I probably asked to use the restroom on no less than 50 percent of these free-water visits. I've never been asked to verify my purchase. Never been told I couldn't have the code. Literally. Never. And if they did, you can bet I'd be on the phone to Starbucks customer service to let them know that I'm unhappy about that kind of treatment and would also not be surprised if they compensated me for the inconvenience and nonstandard service with a free drink or two.

In fact, most businesses that have the no public restroom sign will still let me use their restroom if I ask nicely and even if I don't purchase anything. One time a bouncer at a super bougie place on the beach gave me a tip: Just tell them I'm pregnant, and they can't deny me access to the restroom. So while I hate to lie, my bladder convinced me there wasn't another option so I told him I was pregnant and voila—I was granted access.

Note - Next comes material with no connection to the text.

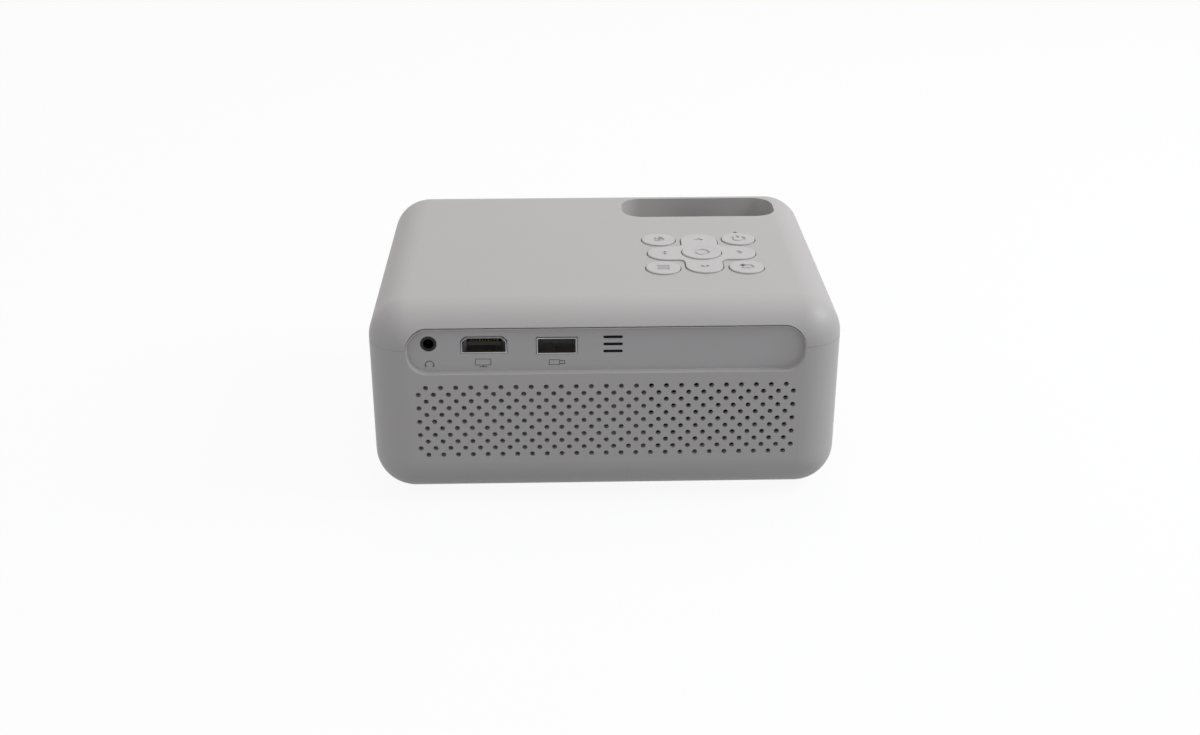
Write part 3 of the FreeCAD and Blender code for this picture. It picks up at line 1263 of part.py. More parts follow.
def disc_tray():
    """The tray with its disc seat, open below for the pickup."""
    middle = "(tray_back + tray_front) / 2"
    plate = box("tray_plate", "0", middle, "tray_bottom", "tray_width", "tray_front - tray_back",
                "tray_top - tray_bottom")
    seat = cylinder("disc_seat", "0", "0", "disc_seat_height", "disc_radius + disc_seat_gap",
                    "tray_top")
    hollow = box("tray_hollow", "0", middle, "tray_bottom - overshoot", "tray_width - 2 * tray_wall",
                 "tray_front - tray_back - 2 * tray_wall", "tray_floor - tray_bottom + overshoot")
    window_box = sled_box("tray_window_box", "window_back", "window_front", "window_width",
                          "tray_bottom - overshoot", "tray_top + overshoot")
    window = gather("tray_window", [window_box])
    return keep("disc_tray", cut("disc_tray", plate, seat, hollow, along_sled(window)))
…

On top of that, at Starbucks specifically, I've done hour long private tutoring sessions where both the student and I drank free water and used the restrooms to our hearts content. I've also attended a regular Meetup group for people on the spectrum where multiple members didn't purchase anything, asked for waters, and used the restrooms without a do.

I never realized just how much privilege I have for something so damn basic.

Starbucks is a cultural icon—a branded meeting place—we feel a certain affection for the company because the spirit there is advertised as being so welcoming and inclusive. Sit down and enjoy a coffee for a few hours and get some work done. (They even refill drip coffee and iced tea for the duration of your in store visit.)

In this case, they hired a racist (so acknowledge it and fire her) who did not represent their brand image accurately, and that's why it is so shocking. They're supposed to be a liberal bastion of tolerance where people don't mind paying $5 a cup because they feel good about the company and the company's values. That feeling isn't so strong right now because Starbucks representatives decided two black men should be forcibly removed from the premises for the same behavior they've advertised and encouraged myself and other white folks to have for the last two decades.